START ENTRIES SHOWN

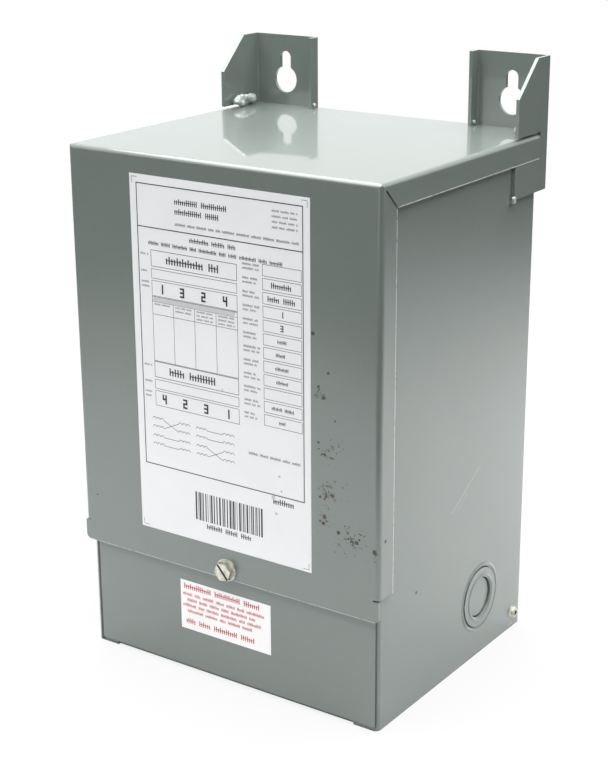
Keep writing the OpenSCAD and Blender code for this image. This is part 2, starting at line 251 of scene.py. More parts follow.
def enamel(tree, rust_places=(), rust_patches=(), strokes=(), tint=1.0, lumps=0.0,
           edges=None, gap=None):
    """Grey-green gloss enamel on sheet steel: faint mottle, a few rust blots, pale scratches,
    a painted highlight on free edges and painted shade in gaps, with an orange-peel skin on
    slightly uneven sheet.
    edges gives how much painted highlight a free edge gets, and gap where painted shade darkens
    the enamel."""
    mottle = tree.noise(9, 3.0, 0.6)
    cloud = tree.noise(38, 4.0, 0.6)
    grain = tree.noise(420, 3.0, 0.6)
    shade = (mottle - 0.5) * 0.6 + (cloud - 0.5) * 0.5 + (grain - 0.5) * 0.4 + 0.5
    colour = tree.mix(shade, rgba([c * 0.93 * tint for c in PAINT]),
                      rgba([c * 1.07 * tint for c in PAINT]))
    rough = (cloud - 0.5) * 0.05 + ROUGH
    coat = None
    for start, end, width, strength in strokes:
        mark = stroke(tree, start, end, width) * tree.noise(900, 2.0, 0.6).ramp(0.3, 0.5)
        colour = tree.mix(mark * strength, colour, rgba(BARE_STEEL))
    # Painted highlight: a broken pale strip along free edges stands in for the light they catch.
    if edges:
        colour = tree.mix(edges(tree) * tree.noise(260, 3.0, 0.6).ramp(0.25, 0.5), colour,
                          rgba(EDGE_HIGHLIGHT))
    if rust_places:
        rust = spots(tree, rust_places)
        if rust_patches:
            rust = rust.most(spatter(tree, rust_patches))
        scale = tree.noise(2600, 3.0, 0.7)
        colour = tree.mix(rust * 0.92, colour, tree.mix(scale, rgba(RUST), rgba(RUST_PALE)))
        rough = rough + rust * 0.4
        coat = 1 - rust * 0.9
    # Painted shade: the line is coloured near black and loses its gloss coat.
    if gap:
        shade_line = gap(tree)
        colour = tree.mix(shade_line, colour, rgba(GAP_SHADE))
        coat = (1 if coat is None else coat) * (1 - shade_line)
    peel = tree.bump(tree.noise(520, 2.0, 0.5), 0.010 * MM)
    sheet = tree.bump(tree.noise(11, 1.0, 0.4), 0.4 * MM, 0.4, peel)
    if lumps:
        sheet = tree.bump(tree.noise(420, 3.0, 0.5), lumps, 1.0, sheet)
    return {"Base Color": colour, "Roughness": rough, "Coat Weight": 1.0 if coat is None else coat,
            "Coat Roughness": 0.05, "IOR": 1.45, "Coat IOR": 1.45, "Normal": sheet}


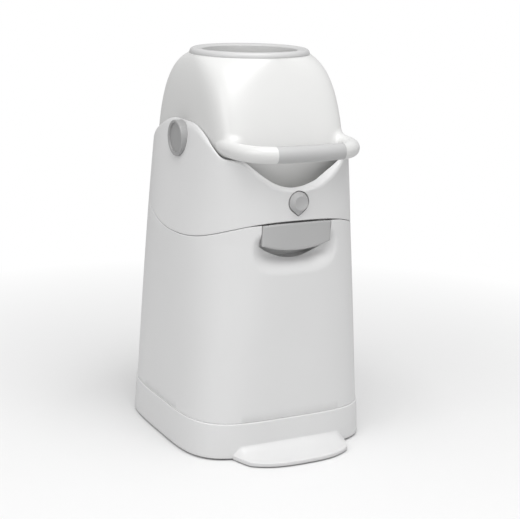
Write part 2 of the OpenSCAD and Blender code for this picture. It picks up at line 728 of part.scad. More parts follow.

END ENTRIES SHOWN

▶ _SHORT EXERCISE_
Give the listing again, word for word.

▶ _TASK ANSWER_
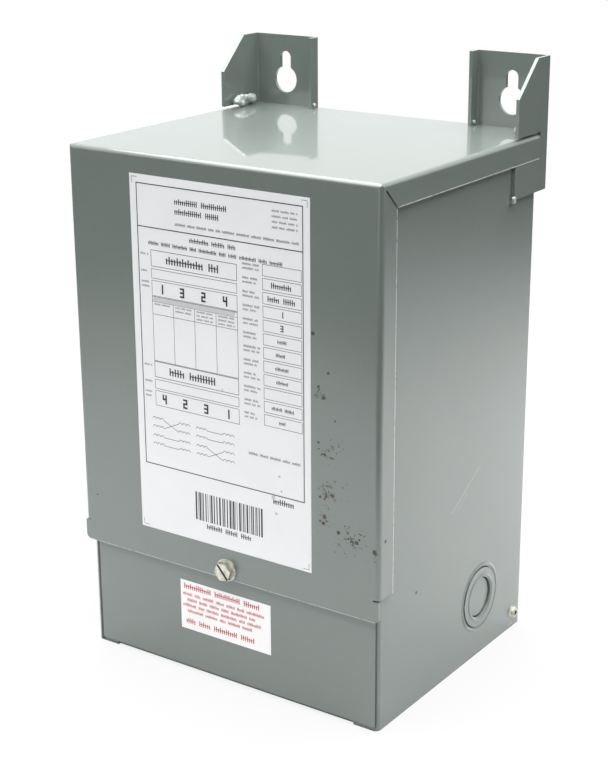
Keep writing the OpenSCAD and Blender code for this image. This is part 2, starting at line 251 of scene.py. More parts follow.
def enamel(tree, rust_places=(), rust_patches=(), strokes=(), tint=1.0, lumps=0.0,
           edges=None, gap=None):
    """Grey-green gloss enamel on sheet steel: faint mottle, a few rust blots, pale scratches,
    a painted highlight on free edges and painted shade in gaps, with an orange-peel skin on
    slightly uneven sheet.
    edges gives how much painted highlight a free edge gets, and gap where painted shade darkens
    the enamel."""
    mottle = tree.noise(9, 3.0, 0.6)
    cloud = tree.noise(38, 4.0, 0.6)
    grain = tree.noise(420, 3.0, 0.6)
    shade = (mottle - 0.5) * 0.6 + (cloud - 0.5) * 0.5 + (grain - 0.5) * 0.4 + 0.5
    colour = tree.mix(shade, rgba([c * 0.93 * tint for c in PAINT]),
                      rgba([c * 1.07 * tint for c in PAINT]))
    rough = (cloud - 0.5) * 0.05 + ROUGH
    coat = None
    for start, end, width, strength in strokes:
        mark = stroke(tree, start, end, width) * tree.noise(900, 2.0, 0.6).ramp(0.3, 0.5)
        colour = tree.mix(mark * strength, colour, rgba(BARE_STEEL))
    # Painted highlight: a broken pale strip along free edges stands in for the light they catch.
    if edges:
        colour = tree.mix(edges(tree) * tree.noise(260, 3.0, 0.6).ramp(0.25, 0.5), colour,
                          rgba(EDGE_HIGHLIGHT))
    if rust_places:
        rust = spots(tree, rust_places)
        if rust_patches:
            rust = rust.most(spatter(tree, rust_patches))
        scale = tree.noise(2600, 3.0, 0.7)
        colour = tree.mix(rust * 0.92, colour, tree.mix(scale, rgba(RUST), rgba(RUST_PALE)))
        rough = rough + rust * 0.4
        coat = 1 - rust * 0.9
    # Painted shade: the line is coloured near black and loses its gloss coat.
    if gap:
        shade_line = gap(tree)
        colour = tree.mix(shade_line, colour, rgba(GAP_SHADE))
        coat = (1 if coat is None else coat) * (1 - shade_line)
    peel = tree.bump(tree.noise(520, 2.0, 0.5), 0.010 * MM)
    sheet = tree.bump(tree.noise(11, 1.0, 0.4), 0.4 * MM, 0.4, peel)
    if lumps:
        sheet = tree.bump(tree.noise(420, 3.0, 0.5), lumps, 1.0, sheet)
    return {"Base Color": colour, "Roughness": rough, "Coat Weight": 1.0 if coat is None else coat,
            "Coat Roughness": 0.05, "IOR": 1.45, "Coat IOR": 1.45, "Normal": sheet}


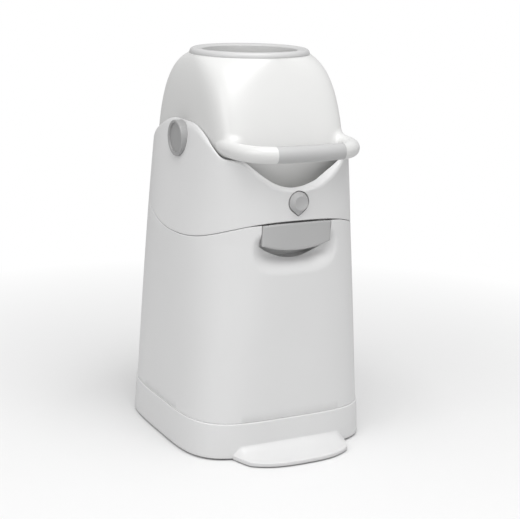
Write part 2 of the OpenSCAD and Blender code for this picture. It picks up at line 728 of part.scad. More parts follow.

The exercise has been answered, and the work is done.